MATERIAL SHOWN
※
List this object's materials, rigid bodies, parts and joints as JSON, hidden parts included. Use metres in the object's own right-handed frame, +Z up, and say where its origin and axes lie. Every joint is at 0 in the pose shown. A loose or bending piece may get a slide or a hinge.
※
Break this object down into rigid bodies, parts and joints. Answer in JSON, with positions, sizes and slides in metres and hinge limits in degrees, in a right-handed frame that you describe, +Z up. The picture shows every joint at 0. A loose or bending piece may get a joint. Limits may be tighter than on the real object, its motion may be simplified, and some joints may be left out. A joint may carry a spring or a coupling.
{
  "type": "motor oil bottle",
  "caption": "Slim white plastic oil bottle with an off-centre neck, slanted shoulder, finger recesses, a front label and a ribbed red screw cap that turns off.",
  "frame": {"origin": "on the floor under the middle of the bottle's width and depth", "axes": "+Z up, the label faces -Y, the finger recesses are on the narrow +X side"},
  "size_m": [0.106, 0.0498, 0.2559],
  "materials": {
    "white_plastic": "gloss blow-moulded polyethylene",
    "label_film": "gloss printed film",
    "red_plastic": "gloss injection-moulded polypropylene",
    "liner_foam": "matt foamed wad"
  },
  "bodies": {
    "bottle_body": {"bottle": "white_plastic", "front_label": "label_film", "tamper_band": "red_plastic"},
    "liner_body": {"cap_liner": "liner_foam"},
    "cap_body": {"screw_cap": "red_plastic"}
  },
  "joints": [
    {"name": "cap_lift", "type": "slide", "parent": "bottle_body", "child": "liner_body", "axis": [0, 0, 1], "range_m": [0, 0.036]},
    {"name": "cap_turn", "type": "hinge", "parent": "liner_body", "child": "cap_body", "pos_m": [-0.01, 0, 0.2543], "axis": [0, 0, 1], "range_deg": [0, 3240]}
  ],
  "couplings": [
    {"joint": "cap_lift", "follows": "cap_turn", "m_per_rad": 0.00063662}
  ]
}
※
GIVEN PROBLEM
Identify which lines contain the word "right" and copy each one.

COMPLETE RESPONSE
List this object's materials, rigid bodies, parts and joints as JSON, hidden parts included. Use metres in the object's own right-handed frame, +Z up, and say where its origin and axes lie. Every joint is at 0 in the pose shown. A loose or bending piece may get a slide or a hinge.
Break this object down into rigid bodies, parts and joints. Answer in JSON, with positions, sizes and slides in metres and hinge limits in degrees, in a right-handed frame that you describe, +Z up. The picture shows every joint at 0. A loose or bending piece may get a joint. Limits may be tighter than on the real object, its motion may be simplified, and some joints may be left out. A joint may carry a spring or a coupling.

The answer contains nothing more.